American ethnomusicologist and broadcaster (1921–2018)

Leo Sarkisian (January 4, 1921 – June 8, 2018) was an American ethnomusicologist and broadcaster for Voice of America radio. He is known for his work to showcase African music through the Music Time in Africa radio program.

Sarkisian was born in Lawrence, Massachusetts, the son of an Armenian refugee from the Ottoman Empire. He travelled in North Africa and Europe for US military intelligence during World War II, and while working as a textbook illustrator after the war he was recruited by Irving Fogel to work for his company Tempo Records in Hollywood.
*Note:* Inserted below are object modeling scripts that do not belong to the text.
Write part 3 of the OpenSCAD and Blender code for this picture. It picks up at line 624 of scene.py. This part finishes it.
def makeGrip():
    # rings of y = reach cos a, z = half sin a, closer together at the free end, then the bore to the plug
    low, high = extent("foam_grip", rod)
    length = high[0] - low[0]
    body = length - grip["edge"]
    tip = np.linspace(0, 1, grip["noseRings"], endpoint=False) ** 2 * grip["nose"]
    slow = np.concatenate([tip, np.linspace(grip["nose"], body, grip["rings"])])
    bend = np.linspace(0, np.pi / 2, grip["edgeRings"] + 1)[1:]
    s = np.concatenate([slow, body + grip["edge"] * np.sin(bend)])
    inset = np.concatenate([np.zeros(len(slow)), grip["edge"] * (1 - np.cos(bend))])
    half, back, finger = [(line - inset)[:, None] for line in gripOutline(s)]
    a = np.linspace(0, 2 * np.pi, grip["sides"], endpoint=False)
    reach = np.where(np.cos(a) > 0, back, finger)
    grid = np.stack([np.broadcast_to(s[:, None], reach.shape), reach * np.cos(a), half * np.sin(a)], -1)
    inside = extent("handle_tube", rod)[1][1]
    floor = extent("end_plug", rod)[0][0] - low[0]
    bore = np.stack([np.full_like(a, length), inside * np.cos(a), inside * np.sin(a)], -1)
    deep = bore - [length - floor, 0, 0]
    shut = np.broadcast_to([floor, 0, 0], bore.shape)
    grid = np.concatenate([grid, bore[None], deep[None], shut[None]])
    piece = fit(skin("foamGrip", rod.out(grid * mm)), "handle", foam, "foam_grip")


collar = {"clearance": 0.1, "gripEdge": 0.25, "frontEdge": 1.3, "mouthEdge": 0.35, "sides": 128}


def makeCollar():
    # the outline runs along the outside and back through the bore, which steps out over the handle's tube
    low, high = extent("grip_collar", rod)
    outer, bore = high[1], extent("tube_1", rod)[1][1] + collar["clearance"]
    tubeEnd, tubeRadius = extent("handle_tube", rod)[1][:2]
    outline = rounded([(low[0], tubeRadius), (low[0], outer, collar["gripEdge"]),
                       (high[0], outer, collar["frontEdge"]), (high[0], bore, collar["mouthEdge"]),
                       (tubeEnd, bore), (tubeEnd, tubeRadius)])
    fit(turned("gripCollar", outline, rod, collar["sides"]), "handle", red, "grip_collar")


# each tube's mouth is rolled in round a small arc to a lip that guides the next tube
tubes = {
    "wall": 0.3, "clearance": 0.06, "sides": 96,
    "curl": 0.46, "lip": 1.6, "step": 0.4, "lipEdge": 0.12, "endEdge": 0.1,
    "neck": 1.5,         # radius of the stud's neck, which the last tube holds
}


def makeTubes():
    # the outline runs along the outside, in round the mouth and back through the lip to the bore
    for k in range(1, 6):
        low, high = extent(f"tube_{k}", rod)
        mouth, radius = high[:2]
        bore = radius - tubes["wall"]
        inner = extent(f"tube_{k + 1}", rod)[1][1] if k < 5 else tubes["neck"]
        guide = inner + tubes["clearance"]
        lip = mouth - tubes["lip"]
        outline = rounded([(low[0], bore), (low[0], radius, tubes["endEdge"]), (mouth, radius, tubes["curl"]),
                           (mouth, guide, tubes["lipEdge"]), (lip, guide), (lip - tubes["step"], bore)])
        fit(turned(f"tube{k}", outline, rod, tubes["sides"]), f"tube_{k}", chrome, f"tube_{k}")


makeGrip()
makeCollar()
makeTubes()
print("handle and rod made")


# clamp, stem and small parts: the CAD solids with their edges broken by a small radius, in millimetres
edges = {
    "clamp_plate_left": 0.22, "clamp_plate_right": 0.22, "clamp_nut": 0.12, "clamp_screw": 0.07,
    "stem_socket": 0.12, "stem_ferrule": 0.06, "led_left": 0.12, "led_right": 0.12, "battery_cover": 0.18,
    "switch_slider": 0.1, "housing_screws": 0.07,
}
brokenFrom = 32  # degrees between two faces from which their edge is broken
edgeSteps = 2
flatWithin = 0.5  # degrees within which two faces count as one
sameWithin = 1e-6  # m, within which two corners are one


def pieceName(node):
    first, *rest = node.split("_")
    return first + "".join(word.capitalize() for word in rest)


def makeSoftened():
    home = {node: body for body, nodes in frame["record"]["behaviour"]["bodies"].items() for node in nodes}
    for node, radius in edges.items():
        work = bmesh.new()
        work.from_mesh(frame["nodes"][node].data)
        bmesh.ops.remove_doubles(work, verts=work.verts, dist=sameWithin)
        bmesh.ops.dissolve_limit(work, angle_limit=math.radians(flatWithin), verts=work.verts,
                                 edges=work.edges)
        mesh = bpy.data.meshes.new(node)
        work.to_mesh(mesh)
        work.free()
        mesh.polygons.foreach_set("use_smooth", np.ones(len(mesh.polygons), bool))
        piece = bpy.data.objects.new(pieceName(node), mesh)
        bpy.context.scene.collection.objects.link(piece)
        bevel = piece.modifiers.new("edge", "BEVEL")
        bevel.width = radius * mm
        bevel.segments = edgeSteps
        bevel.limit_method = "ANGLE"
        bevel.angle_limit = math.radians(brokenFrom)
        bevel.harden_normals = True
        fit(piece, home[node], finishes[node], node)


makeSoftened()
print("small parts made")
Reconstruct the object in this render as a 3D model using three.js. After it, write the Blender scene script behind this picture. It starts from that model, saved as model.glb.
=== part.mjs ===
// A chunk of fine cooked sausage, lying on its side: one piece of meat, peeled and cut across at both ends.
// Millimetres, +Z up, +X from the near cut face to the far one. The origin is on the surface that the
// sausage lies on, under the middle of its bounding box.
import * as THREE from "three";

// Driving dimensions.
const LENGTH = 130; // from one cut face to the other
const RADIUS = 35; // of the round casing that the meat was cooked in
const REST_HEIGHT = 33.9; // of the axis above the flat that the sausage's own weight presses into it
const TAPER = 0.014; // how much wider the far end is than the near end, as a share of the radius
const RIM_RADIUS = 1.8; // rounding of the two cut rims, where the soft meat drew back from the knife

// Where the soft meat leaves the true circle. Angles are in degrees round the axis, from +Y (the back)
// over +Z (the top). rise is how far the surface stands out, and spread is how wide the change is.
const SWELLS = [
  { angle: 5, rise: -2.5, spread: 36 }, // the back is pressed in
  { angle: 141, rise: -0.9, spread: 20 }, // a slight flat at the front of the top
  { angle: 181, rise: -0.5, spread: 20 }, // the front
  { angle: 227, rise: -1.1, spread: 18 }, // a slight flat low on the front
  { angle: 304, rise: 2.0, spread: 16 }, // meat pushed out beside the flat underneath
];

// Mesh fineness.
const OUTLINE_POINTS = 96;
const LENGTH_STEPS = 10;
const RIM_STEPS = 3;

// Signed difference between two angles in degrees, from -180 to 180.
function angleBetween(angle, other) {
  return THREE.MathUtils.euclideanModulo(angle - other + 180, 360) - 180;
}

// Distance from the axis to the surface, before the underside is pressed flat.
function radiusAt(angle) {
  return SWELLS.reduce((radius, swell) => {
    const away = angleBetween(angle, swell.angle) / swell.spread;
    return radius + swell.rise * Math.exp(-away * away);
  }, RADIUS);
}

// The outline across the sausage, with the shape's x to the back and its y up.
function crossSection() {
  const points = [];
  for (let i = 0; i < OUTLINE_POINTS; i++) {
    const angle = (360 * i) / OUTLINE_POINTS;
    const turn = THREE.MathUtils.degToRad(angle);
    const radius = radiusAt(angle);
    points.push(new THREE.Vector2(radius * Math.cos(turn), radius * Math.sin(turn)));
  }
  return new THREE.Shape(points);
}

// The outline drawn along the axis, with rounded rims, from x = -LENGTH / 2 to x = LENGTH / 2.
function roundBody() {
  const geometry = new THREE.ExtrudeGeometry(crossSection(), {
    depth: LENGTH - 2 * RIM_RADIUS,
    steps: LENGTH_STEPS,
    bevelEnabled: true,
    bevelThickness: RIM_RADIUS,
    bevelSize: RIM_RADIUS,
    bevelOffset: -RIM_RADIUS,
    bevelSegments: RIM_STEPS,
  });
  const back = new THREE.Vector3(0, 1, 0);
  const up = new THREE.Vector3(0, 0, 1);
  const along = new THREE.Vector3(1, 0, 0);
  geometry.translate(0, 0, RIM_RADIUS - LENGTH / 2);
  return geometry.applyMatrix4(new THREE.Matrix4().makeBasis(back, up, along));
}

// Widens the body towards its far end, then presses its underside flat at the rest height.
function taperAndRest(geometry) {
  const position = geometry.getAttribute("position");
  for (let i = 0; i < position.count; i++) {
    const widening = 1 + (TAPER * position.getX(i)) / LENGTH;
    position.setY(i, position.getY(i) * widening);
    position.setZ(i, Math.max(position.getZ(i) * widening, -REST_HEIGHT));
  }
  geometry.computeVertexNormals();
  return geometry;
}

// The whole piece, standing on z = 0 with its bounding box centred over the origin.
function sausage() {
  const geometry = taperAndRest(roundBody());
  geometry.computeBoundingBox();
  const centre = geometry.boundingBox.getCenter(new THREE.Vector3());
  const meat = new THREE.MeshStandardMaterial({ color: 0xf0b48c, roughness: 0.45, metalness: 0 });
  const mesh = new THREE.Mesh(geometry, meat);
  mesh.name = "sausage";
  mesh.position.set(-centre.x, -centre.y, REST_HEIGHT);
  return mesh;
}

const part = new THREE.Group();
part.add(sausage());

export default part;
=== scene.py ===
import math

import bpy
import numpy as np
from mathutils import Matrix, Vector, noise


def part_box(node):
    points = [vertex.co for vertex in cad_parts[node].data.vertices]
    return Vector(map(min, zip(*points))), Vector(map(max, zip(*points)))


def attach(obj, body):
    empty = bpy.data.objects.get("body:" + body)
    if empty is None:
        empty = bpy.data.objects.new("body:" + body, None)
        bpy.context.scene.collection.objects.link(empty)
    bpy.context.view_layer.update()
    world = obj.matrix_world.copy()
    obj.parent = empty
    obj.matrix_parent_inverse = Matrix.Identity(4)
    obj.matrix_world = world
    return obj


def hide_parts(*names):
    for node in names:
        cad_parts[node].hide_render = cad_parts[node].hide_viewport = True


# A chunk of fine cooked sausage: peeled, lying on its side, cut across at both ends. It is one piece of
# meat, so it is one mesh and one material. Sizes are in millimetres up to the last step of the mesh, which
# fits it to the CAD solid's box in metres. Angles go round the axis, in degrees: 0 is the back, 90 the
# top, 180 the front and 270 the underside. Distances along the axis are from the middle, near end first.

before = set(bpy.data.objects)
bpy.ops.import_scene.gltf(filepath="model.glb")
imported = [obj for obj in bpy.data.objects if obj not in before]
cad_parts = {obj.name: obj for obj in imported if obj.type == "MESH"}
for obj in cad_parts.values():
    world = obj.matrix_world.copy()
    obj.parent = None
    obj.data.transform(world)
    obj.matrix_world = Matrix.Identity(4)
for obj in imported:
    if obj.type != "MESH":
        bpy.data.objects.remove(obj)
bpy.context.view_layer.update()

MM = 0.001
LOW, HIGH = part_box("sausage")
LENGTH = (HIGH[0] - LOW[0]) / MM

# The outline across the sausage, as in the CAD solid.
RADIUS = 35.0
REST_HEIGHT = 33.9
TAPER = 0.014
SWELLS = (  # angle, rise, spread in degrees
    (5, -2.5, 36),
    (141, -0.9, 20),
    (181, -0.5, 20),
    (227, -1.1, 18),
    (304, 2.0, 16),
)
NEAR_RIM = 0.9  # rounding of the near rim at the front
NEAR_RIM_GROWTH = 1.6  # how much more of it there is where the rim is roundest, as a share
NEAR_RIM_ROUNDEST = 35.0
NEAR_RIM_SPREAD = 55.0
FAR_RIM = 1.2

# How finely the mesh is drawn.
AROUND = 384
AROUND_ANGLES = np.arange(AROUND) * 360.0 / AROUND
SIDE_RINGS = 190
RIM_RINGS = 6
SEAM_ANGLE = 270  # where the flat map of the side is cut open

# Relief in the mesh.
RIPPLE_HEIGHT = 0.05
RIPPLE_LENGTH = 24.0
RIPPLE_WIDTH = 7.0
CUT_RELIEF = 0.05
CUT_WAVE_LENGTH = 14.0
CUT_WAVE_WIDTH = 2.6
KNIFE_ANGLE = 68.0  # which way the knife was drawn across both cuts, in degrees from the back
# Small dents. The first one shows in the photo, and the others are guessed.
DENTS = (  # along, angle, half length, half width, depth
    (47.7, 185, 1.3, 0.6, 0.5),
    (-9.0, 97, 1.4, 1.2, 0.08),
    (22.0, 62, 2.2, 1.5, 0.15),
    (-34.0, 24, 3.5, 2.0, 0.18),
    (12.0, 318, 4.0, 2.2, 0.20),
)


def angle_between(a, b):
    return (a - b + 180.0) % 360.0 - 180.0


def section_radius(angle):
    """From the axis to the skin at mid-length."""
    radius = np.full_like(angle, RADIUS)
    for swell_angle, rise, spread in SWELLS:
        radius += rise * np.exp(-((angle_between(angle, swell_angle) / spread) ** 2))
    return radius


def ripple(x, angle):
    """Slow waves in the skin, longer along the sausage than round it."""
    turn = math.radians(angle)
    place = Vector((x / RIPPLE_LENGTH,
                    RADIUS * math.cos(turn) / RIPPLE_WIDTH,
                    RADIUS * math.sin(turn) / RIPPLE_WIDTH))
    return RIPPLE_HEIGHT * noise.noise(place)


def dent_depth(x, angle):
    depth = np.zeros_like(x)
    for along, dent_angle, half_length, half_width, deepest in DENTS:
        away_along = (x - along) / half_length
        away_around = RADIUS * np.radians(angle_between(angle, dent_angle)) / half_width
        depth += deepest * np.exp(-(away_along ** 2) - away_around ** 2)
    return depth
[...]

Fogel made him Director of International Music Production and sent him to work in radio in various countries in Asia and Africa.

Sarkisian was offered a job with Voice of America by broadcaster Edward R. Murrow in 1961, while in Conakry. At the time, Murrow was the head of the United States Information Agency (USIA) and he heard about Sarkisian through his West African recording trips. Sarkisian accepted the offer and started working for Voice of America in Monrovia, Liberia. Two years later, in 1965, Leo launched Music Time in Africa, a "weekly program that features traditional and contemporary music from all of Africa."

Sarkisian retired from VOA in 2012, at age 91. In 2014, Sarkisian donated his extensive collection of African music to the University of Michigan.